Cite vs Quote
Cite and Quote are two words that are often confused. The confusion is no doubt caused by their similar meanings. Strictly speaking there is a thick line of difference between the two words as far as their meanings are concerned.
The word ‘quote’ is often used in the sense of repeating a passage or a phrase from a book or an essay. It is done by way of proof or to give an illustration. On the other hand the word ‘cite’ is used in the sense of repeating a passage or a phrase from a book especially as an authority. This is the main difference between the two words.

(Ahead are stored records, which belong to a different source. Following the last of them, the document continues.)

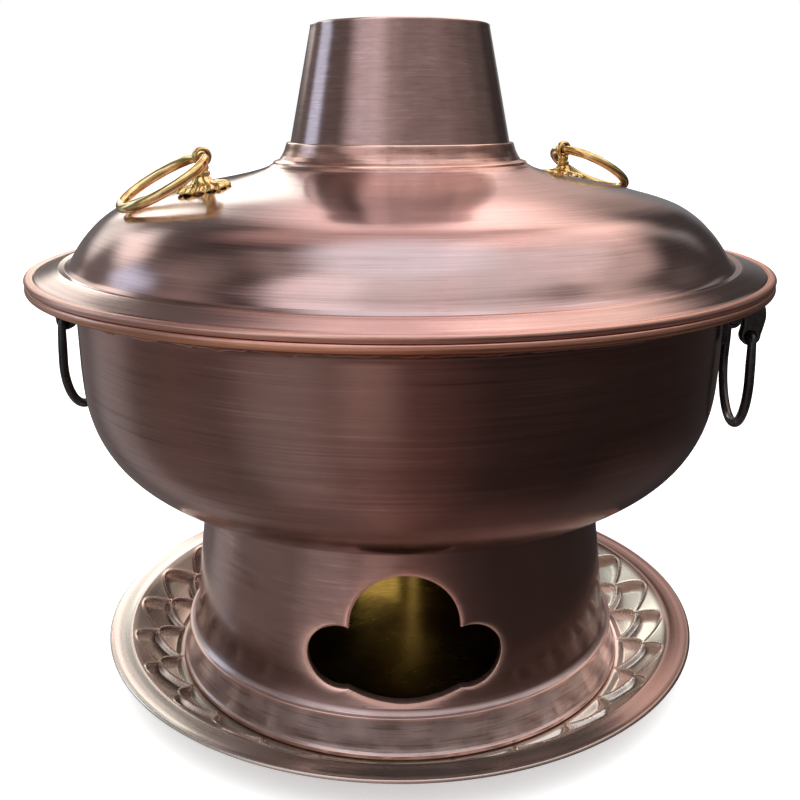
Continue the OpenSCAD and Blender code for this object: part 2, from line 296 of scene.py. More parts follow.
def polished_brass():
    m, N = material("polished_brass")
    tc = N.new("ShaderNodeTexCoord")
    soft = N.noise3(tc.outputs["Object"], 180, 3.0, 0.5)
    grain = N.noise3(tc.outputs["Object"], 1800, 3.0, 0.6)
    pit = N.noise3(tc.outputs["Object"], 700, 2.0, 0.5)
    base = N.mix(N.ramp(soft, 0.32, 0.68), rgb(.74, .50, .17), rgb(.95, .74, .36))
    base = N.mix(N.math("MULTIPLY", N.ramp(pit, 0.62, 0.75), 0.5), base, rgb(.40, .22, .06))
    bump = N.new("ShaderNodeBump")
    bump.inputs["Strength"].default_value = 0.3
    bump.inputs["Distance"].default_value = 0.00015
    N.put(bump.inputs["Height"], N.math("MULTIPLY_ADD", grain, 0.25, soft))
    surface(N, Base_Color=base, Metallic=1.0, Roughness=N.math("MULTIPLY_ADD", grain, 0.16, 0.06), Normal=bump.outputs[0])
    return m


M_BRASS = polished_brass()


def black_iron():
    m, N = material("black_lacquered_iron")
    tc = N.new("ShaderNodeTexCoord")
    soft = N.noise3(tc.outputs["Object"], 240, 3.0, 0.55)
    chip = N.noise3(tc.outputs["Object"], 620, 4.0, 0.7)
    base = N.mix(N.ramp(soft, 0.3, 0.7), rgb(.003, .003, .003), rgb(.010, .009, .009))
    base = N.mix(N.math("MULTIPLY", N.ramp(chip, 0.66, 0.74), 0.6), base, rgb(.16, .10, .08))
    bump = N.new("ShaderNodeBump")
    bump.inputs["Strength"].default_value = 0.4
    bump.inputs["Distance"].default_value = 0.0001
    N.put(bump.inputs["Height"], soft)
    surface(N, Base_Color=base, Metallic=0.1, Roughness=N.math("MULTIPLY_ADD", chip, 0.25, 0.14),
            Specular_IOR_Level=0.45, Coat_Weight=0.45, Coat_Roughness=0.06, Normal=bump.outputs[0])
    return m


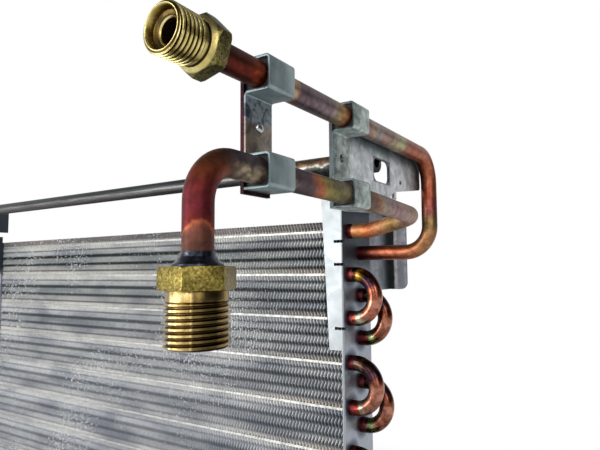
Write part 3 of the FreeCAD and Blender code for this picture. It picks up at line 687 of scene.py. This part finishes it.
def upper_fitting_brass():
    """The upper fitting: a dull olive hexagon, a paler thread, and rings of painted highlight and painted
    shade at its mouth and on its thread.
    """
    return turned_brass(
        "upper_fitting_turned_brass", "Y", (PIPE_X, 0.0, UPPER_Z), hex_start=-190.6 * MM, hex_end=-190.2 * MM,
        hex_tones=("#565030", "#787044", "#968C56"), thread_tones=("#9A8856", "#C6B674", "#E8DCA4"),
        ring_light_and_shade=[
            (3.9, "#B0A498"), (4.15, "#FFFFFF"), (4.35, "#FFFFFF"), (4.5, "#5E5448"), (5.8, "#6A5E50"),
            (6.2, "#C0B4A0"), (6.5, "#FFFFFF"), (6.8, "#FFFFFF"), (7.0, "#2E2624"), (7.35, "#4A403C"),
            (7.65, "#FFFFFF")])


def lower_fitting_brass():
    """The lower fitting: an olive hexagon, and a pale thread with painted highlights on its crests and
    streaks of painted light and shade along it.
    """
    return turned_brass(
        "lower_fitting_turned_brass", "Z", (PIPE_X, ELBOW_Y, 0.0), hex_start=296.8 * MM, hex_end=297.0 * MM,
        hex_tones=("#64582A", "#7E7038", "#9A8C4C"), thread_tones=("#B4A078", "#D2C296", "#F0E6C0"),
        ring_light_and_shade=[(8.5, "#8E7A66"), (8.9, "#C0B09A"), (9.15, "#FFFFFF")],
        flank_shading=[
            (0.0, "#A8A088"), (0.16, "#C8C0A4"), (0.19, "#FFFFFF"), (0.23, "#BCB090"), (0.3, "#D0C4A0"),
            (0.38, "#FFF8E0"), (0.44, "#CCC09C"), (0.5, "#B8AA8C"), (0.525, "#EEE6D0"), (0.56, "#94866A"),
            (0.7, "#665C48"), (0.86, "#5C5444"), (0.92, "#A89C80"), (1.0, "#C0B490")])


def dark_braze_metal():
    """Silver braze under burnt flux: a blue-black glassy fillet with paler rubs."""
    material, shader, place = new_finish("braze_fillet_burnt_flux", metallic=1.0, roughness=0.32)
    tone, _ = mottle(material, place, 2.5 * MM, [(0.35, "#1A1E28"), (0.62, "#464A56"), (0.75, "#8C8A8A")])
    feed(material, shader, Base_Color=tone)
    return material


def moulded_rubber():
    """Moulded black rubber: dull, with a fine dusty grain."""
    material, shader, place = new_finish("cushion_moulded_rubber", metallic=0.0, roughness=0.75)
    tone, _ = mottle(material, place, 1.5 * MM, [(0.3, "#0C0C0D"), (0.7, "#1E1D1D")])
    feed(material, shader, Base_Color=tone)
    return material


def plated_rivet_steel():
    """Zinc-plated rivet, upset by the set: bright, with light rubbing."""
    material, shader, place = new_finish("rivet_plated_steel", metallic=1.0, roughness=0.16)
    tone, _ = mottle(material, place, 1.5 * MM, [(0.3, "#8E9092"), (0.7, "#C8CACC")])
    feed(material, shader, Base_Color=tone)
    return material


# Modelling

def pick(test, edges=False):
    """Selects, in edit mode, the points that pass a test of their place, or the edges by their middle."""
    bpy.ops.mesh.select_mode(type="EDGE" if edges else "VERT")
    bpy.ops.mesh.select_all(action="DESELECT")
    mesh = bmesh.from_edit_mesh(bpy.context.object.data)
    for item in mesh.edges if edges else mesh.verts:
        middle = (item.verts[0].co + item.verts[1].co) / 2 if edges else item.co
        if test(middle):
            item.select_set(True)
    mesh.select_flush_mode()
    bmesh.update_edit_mesh(bpy.context.object.data)


def slice_at(place, facing, clear=False):
    """Cuts all of a mesh, in edit mode, by a plane, and clears what lies behind it if asked to."""
    bpy.ops.mesh.select_all(action="SELECT")
    bpy.ops.mesh.bisect(plane_co=place, plane_no=facing, clear_inner=clear)


def apply_modifier(piece, kind, **settings):
    """Gives a piece a modifier with its settings and makes its result the piece's mesh."""
    bpy.context.view_layer.objects.active = piece
    modifier = piece.modifiers.new(kind.title(), kind)
    for name, value in settings.items():
        setattr(modifier, name, value)
    bpy.ops.object.modifier_apply(modifier=modifier.name)


def repeat(piece, count, step, merge=False):
    """Repeats a piece at even steps, and merges the points where its copies meet if asked to."""
    apply_modifier(piece, "ARRAY", count=count, use_relative_offset=False, use_constant_offset=True,
                   constant_offset_displace=step, use_merge_vertices=merge, merge_threshold=ROW_MERGE)


def soften(piece, width, least_degrees):
    """Rounds the edges where the surface turns by more than the given angle."""
    apply_modifier(piece, "BEVEL", width=width, segments=2, limit_method="ANGLE",
                   angle_limit=math.radians(least_degrees))


def trim(piece, tool, operation):
    """Cuts a piece by a tool piece, which is then removed."""
    apply_modifier(piece, "BOOLEAN", operation=operation, object=tool, solver="EXACT")
    bpy.data.objects.remove(tool)


def settle(piece):
    """Puts a piece's place into its mesh, so that its object sits at the origin."""
    bpy.ops.object.select_all(action="DESELECT")
    piece.select_set(True)
    bpy.context.view_layer.objects.active = piece
    bpy.ops.object.transform_apply(location=True, rotation=True, scale=True)


def join(main_piece, *others):
    """Makes several pieces one mesh."""
    bpy.ops.object.select_all(action="DESELECT")
    for piece in others:
        piece.select_set(True)
    main_piece.select_set(True)
    bpy.context.view_layer.objects.active = main_piece
    bpy.ops.object.join()
    return main_piece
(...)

In other words it can be said that there is an element of authority in the action of citing whereas there is an element of proof in the action of quoting. The word ‘cite’ is used to confirm something as in the sentence, ‘the teacher cited many instances of hunger for power from history’.

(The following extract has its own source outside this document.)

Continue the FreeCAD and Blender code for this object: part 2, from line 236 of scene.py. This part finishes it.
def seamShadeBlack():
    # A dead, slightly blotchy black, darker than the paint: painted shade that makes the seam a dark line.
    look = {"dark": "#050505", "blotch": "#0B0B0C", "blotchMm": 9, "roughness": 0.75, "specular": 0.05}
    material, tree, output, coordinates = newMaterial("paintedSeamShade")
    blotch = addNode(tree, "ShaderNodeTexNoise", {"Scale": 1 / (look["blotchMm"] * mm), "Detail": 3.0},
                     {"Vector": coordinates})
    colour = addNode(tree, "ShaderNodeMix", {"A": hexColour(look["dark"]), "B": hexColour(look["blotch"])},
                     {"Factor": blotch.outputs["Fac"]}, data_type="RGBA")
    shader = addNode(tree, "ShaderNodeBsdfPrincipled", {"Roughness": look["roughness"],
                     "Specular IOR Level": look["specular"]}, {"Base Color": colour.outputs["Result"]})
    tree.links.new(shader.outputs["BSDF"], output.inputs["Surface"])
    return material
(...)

The word ‘cite’ is used in the sense of ‘to commend’ for outstanding service or hard work as in the word ‘citation’. In Military the word is used to mention a soldier or a unit in orders as for gallantry. On the other hand the word ‘quote’ is used in the sense of brief excerpts from a book or a work.
It is interesting to note that the word ‘quote’ has a different meaning in the subject of commerce. It is in fact used to state a price or usually current price. The noun form of the verb ‘quote’ is ‘quotation’. On the other hand the noun form of ‘cite’ is ‘citer’. It is used as an adjective with the form ‘citable’. The word ‘cite’ is said to have originated from Latin ‘citare’ which means ‘summon before a church court’.